Quelques messages forts se dégagent de cet accident en matière de gestion de la communication.
- Les plans étaient sous-dimensionnés en terme de personnels réellement spécialisés et de la logistique associée.
- Le centre de presse établi au début de l’accident à Southampton pour soulager de la pression médiatique les équipes sur place fut rapidement boudé par les médias qui mirent en doute la crédibilité d’une information trop éloignée de l’action. Il a donc fallu transférer tout l’équipe de presse à Milford Haven, ce qui a engendré de réelles difficultés d’ordre logistique.
- Il est nécessaire de préparer un plan national d’urgence en matière de relation avec les médias dans lequel tout soit clairement précisé, le rôle de chaque administration concernée et celui des autorités locales. Par ailleurs, ce plan intégrera l’aide attendue de l’industrie pétrolière.
- De nombreuses questions à caractère général sur l’organisation existante, les techniques de lutte, les dispersants et leur emploi furent posées par les médias. Ces interrogations ont été indépendantes de l’accident lui-même. La documentation et les informations préparées à l’occasion du Sea Empress serviront de base à la rédaction de fiches d’informations qui seront mises à jour régulièrement et distribuées aux journalistes à l’occasion d’un futur accident.
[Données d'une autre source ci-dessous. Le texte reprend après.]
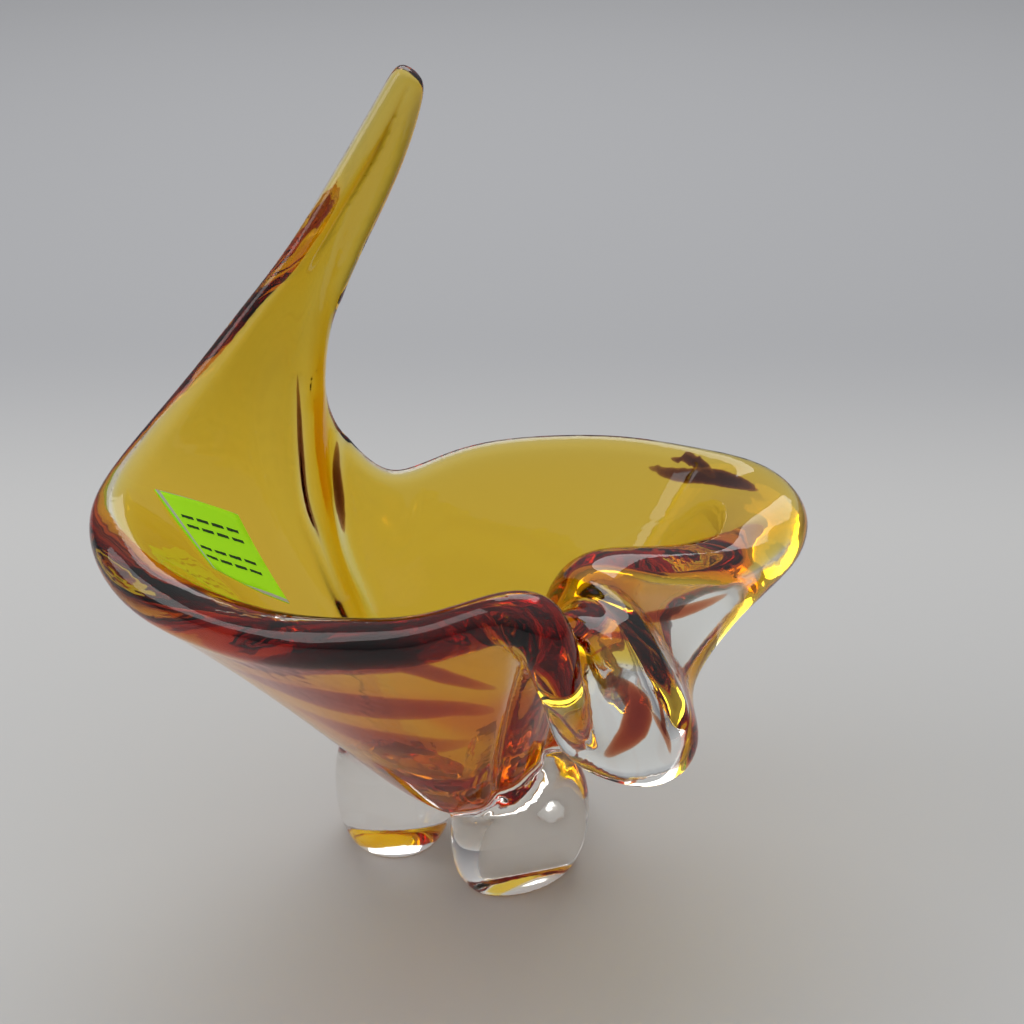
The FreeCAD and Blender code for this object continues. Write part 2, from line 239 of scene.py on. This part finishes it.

- Il y a intérêt, dans la prise de décision à disposer le plus tôt possible d’images (vidéo ou télévision) de terrain. L’expérience montre que l’on dispose de nombreuses prises de vues des opérations de lutte à terre et très peu des opérations maritimes. Deux solutions sont envisagées : passer des accords avec des professionnels (télévisions ou sociétés de service) pour capturer sans délai des images et équiper les P.C. et États-majors d’un accès aux chaînes satellites.
- Il faut former sérieusement les responsables et personnes désignés, aux interviews radiophoniques et télévisées afin de diminuer les disparités de comportement.
- Les futurs plans d’urgence devront être conçus pour que des réunions d’information séparées soient fournies à la presse professionnelle, d’une part, et aux associations, lobbies divers, populations locales, d’autre part.
- Enfin, une réflexion devra être conduite sur la façon d’exercer un minimum de contrôle sur les nouveaux modes de diffusion de l’information et notamment Internet.
La collecte des données
De nombreux participants aux opérations maritimes et littorales avaient déjà acquis une sérieuse expérience lors de précédentes pollutions. Ils avaient donc l’habitude de tenir un ”journal de bord” personnel où était mentionné l’ensemble des problèmes, options possibles, décisions prises et actions conduites, qui permettait ensuite d’établir un rapport d’ensemble. Cependant, cette pratique ne fut pas adoptée de façon systématique, compte tenu du grand nombre d’intervenants, d’origines et cultures opérationnelles différentes. Il en a résulté une grande inégalité dans l’enregistrement des informations concernant cet incident.
En conséquence, les autorités britanniques travaillent à la mise au point d’une approche standard d’enregistrement des diverses informations liées à un accident en utilisant comme support un Système d’Information Géographique (SIG). Des consultations ont été lancées avec les autorités locales, les compagnies pétrolières et l’ITOPF sur le type d’informations à collecter, leur stockage et leur traitement.
Les moyens complémentaires
En relation directe avec le thème précédent, les conclusions du MPCU montrent le besoin flagrant dans les États-majors de personnels non spécialisés techniquement, chargés de la réception des informations, de leur enregistrement, de leur rediffusion, de la gestion des problèmes logistiques des salles d’opérations. Ces personnels ont semble-t-il fait cruellement défaut lors de cet accident.
De plus les britanniques ont ressenti le besoin d’une structure qui réponde aux nombreuses questions, ministérielles, parlementaires ou tout simplement au public. Lors de l’accident du Sea Empress le “Shipping Policy Directorate” fut chargé de cette tâche. Cette direction fut saisie de 103 questions parlementaires. Elle rédigea 405 lettres ministérielles et prépara 2 700 réponses à l’adresse de particuliers. Le plan national d’urgence britannique sera probablement revu afin de mieux refléter le rôle interministériel joué par le “Shipping Policy Directorate” lors de pollutions majeures.